## begin
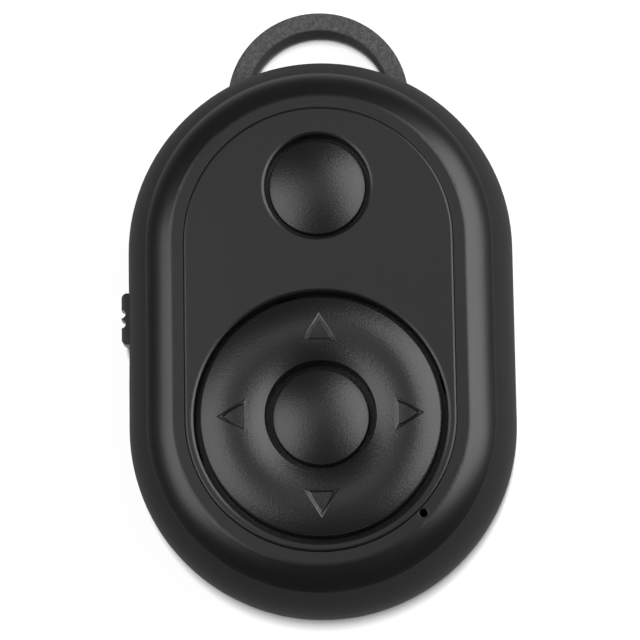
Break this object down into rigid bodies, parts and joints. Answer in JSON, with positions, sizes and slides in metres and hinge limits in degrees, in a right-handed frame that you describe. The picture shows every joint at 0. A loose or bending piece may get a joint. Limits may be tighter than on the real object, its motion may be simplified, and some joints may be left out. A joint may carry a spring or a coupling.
{
  "type": "camera shutter remote",
  "caption": "Pocket wireless remote: rounded two-part housing with a strap loop, a shutter button, a rocking arrow ring round a centre button, a side power slider and a twist-off door.",
  "frame": {"origin": "middle of the flat back, midway between the housing's two rounded ends", "axes": "+X across the housing, +Y along it towards the strap loop, +Z out of the button face"},
  "size_m": [0.0397, 0.0629, 0.0128],
  "materials": {
    "housing_grain": "fine spark-eroded grain",
    "housing_satin": "soft-touch satin",
    "plate_satin": "smooth satin",
    "button_satin": "satin",
    "knob_black": "satin",
    "switch_nylon": "plain",
    "plated_steel": "tin plated",
    "silicone": "translucent grey silicone",
    "spring_steel": "bright",
    "board_green": "green solder mask",
    "chip_black": "moulded epoxy",
    "ceramic": "fired ceramic",
    "led_lens": "clear epoxy over a chip",
    "cell_steel": "nickel-plated can",
    "contact_brass": "plated spring brass"
  },
  "bodies": {
    "housing": {"rear_shell": "housing_grain", "front_shell": "housing_satin", "face_plate": "plate_satin", "switch_body": "plated_steel", "snap_domes": "spring_steel", "circuit_board": "board_green", "board_screws": "plated_steel", "radio_chip": "chip_black", "crystal": "plated_steel", "chip_parts": "ceramic", "status_led": "led_lens", "coin_cell": "cell_steel", "positive_contact": "contact_brass", "negative_contact": "contact_brass", "shutter_pad": "silicone", "centre_pad": "silicone"},
    "shutter": {"shutter_button": "button_satin"},
    "ring_cradle": {"ring_pad": "silicone"},
    "ring": {"four_way_ring": "button_satin"},
    "centre": {"centre_button": "button_satin"},
    "power_slider": {"power_knob": "knob_black", "switch_lever": "switch_nylon"},
    "door": {"battery_door": "housing_grain"}
  },
  "joints": [
    {"name": "shutter_press", "type": "slide", "parent": "housing", "child": "shutter", "axis": [0, 0, -1], "range_m": [0, 0.00035], "stiffness_N_per_m": 300, "springref_m": -0.0002, "deforming": ["shutter_pad"]},
    {"name": "centre_press", "type": "slide", "parent": "housing", "child": "centre", "axis": [0, 0, -1], "range_m": [0, 0.00035], "stiffness_N_per_m": 300, "springref_m": -0.0002, "deforming": ["centre_pad"]},
    {"name": "ring_tip_up_down", "type": "hinge", "parent": "housing", "child": "ring_cradle", "pos_m": [0, -0.009, 0.0085], "axis": [1, 0, 0], "range_deg": [-1.6, 1.6], "stiffness_Nm_per_rad": 0.03, "deforming": ["ring_pad"]},
    {"name": "ring_tip_left_right", "type": "hinge", "parent": "ring_cradle", "child": "ring", "pos_m": [0, -0.009, 0.0085], "axis": [0, 1, 0], "range_deg": [-1.6, 1.6], "stiffness_Nm_per_rad": 0.03, "deforming": ["ring_pad"]},
    {"name": "power_slide", "type": "slide", "parent": "housing", "child": "power_slider", "axis": [0, -1, 0], "range_m": [0, 0.002]},
    {"name": "battery_door_turn", "type": "hinge", "parent": "housing", "child": "door", "pos_m": [0, -0.009, 0], "axis": [0, 0, -1], "range_deg": [0, 45]}
  ]
}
## end
* [THE PROBLEM] Give the listing again, word for word.

* [ANSWER IN FULL]
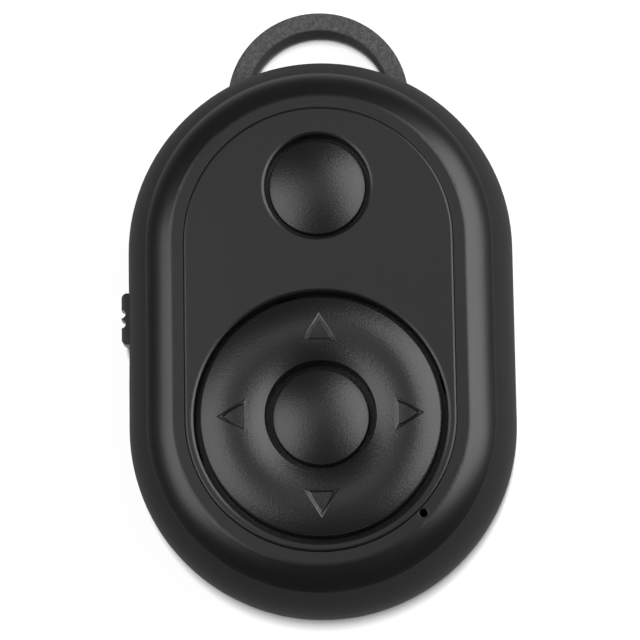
Break this object down into rigid bodies, parts and joints. Answer in JSON, with positions, sizes and slides in metres and hinge limits in degrees, in a right-handed frame that you describe. The picture shows every joint at 0. A loose or bending piece may get a joint. Limits may be tighter than on the real object, its motion may be simplified, and some joints may be left out. A joint may carry a spring or a coupling.
{
  "type": "camera shutter remote",
  "caption": "Pocket wireless remote: rounded two-part housing with a strap loop, a shutter button, a rocking arrow ring round a centre button, a side power slider and a twist-off door.",
  "frame": {"origin": "middle of the flat back, midway between the housing's two rounded ends", "axes": "+X across the housing, +Y along it towards the strap loop, +Z out of the button face"},
  "size_m": [0.0397, 0.0629, 0.0128],
  "materials": {
    "housing_grain": "fine spark-eroded grain",
    "housing_satin": "soft-touch satin",
    "plate_satin": "smooth satin",
    "button_satin": "satin",
    "knob_black": "satin",
    "switch_nylon": "plain",
    "plated_steel": "tin plated",
    "silicone": "translucent grey silicone",
    "spring_steel": "bright",
    "board_green": "green solder mask",
    "chip_black": "moulded epoxy",
    "ceramic": "fired ceramic",
    "led_lens": "clear epoxy over a chip",
    "cell_steel": "nickel-plated can",
    "contact_brass": "plated spring brass"
  },
  "bodies": {
    "housing": {"rear_shell": "housing_grain", "front_shell": "housing_satin", "face_plate": "plate_satin", "switch_body": "plated_steel", "snap_domes": "spring_steel", "circuit_board": "board_green", "board_screws": "plated_steel", "radio_chip": "chip_black", "crystal": "plated_steel", "chip_parts": "ceramic", "status_led": "led_lens", "coin_cell": "cell_steel", "positive_contact": "contact_brass", "negative_contact": "contact_brass", "shutter_pad": "silicone", "centre_pad": "silicone"},
    "shutter": {"shutter_button": "button_satin"},
    "ring_cradle": {"ring_pad": "silicone"},
    "ring": {"four_way_ring": "button_satin"},
    "centre": {"centre_button": "button_satin"},
    "power_slider": {"power_knob": "knob_black", "switch_lever": "switch_nylon"},
    "door": {"battery_door": "housing_grain"}
  },
  "joints": [
    {"name": "shutter_press", "type": "slide", "parent": "housing", "child": "shutter", "axis": [0, 0, -1], "range_m": [0, 0.00035], "stiffness_N_per_m": 300, "springref_m": -0.0002, "deforming": ["shutter_pad"]},
    {"name": "centre_press", "type": "slide", "parent": "housing", "child": "centre", "axis": [0, 0, -1], "range_m": [0, 0.00035], "stiffness_N_per_m": 300, "springref_m": -0.0002, "deforming": ["centre_pad"]},
    {"name": "ring_tip_up_down", "type": "hinge", "parent": "housing", "child": "ring_cradle", "pos_m": [0, -0.009, 0.0085], "axis": [1, 0, 0], "range_deg": [-1.6, 1.6], "stiffness_Nm_per_rad": 0.03, "deforming": ["ring_pad"]},
    {"name": "ring_tip_left_right", "type": "hinge", "parent": "ring_cradle", "child": "ring", "pos_m": [0, -0.009, 0.0085], "axis": [0, 1, 0], "range_deg": [-1.6, 1.6], "stiffness_Nm_per_rad": 0.03, "deforming": ["ring_pad"]},
    {"name": "power_slide", "type": "slide", "parent": "housing", "child": "power_slider", "axis": [0, -1, 0], "range_m": [0, 0.002]},
    {"name": "battery_door_turn", "type": "hinge", "parent": "housing", "child": "door", "pos_m": [0, -0.009, 0], "axis": [0, 0, -1], "range_deg": [0, 45]}
  ]
}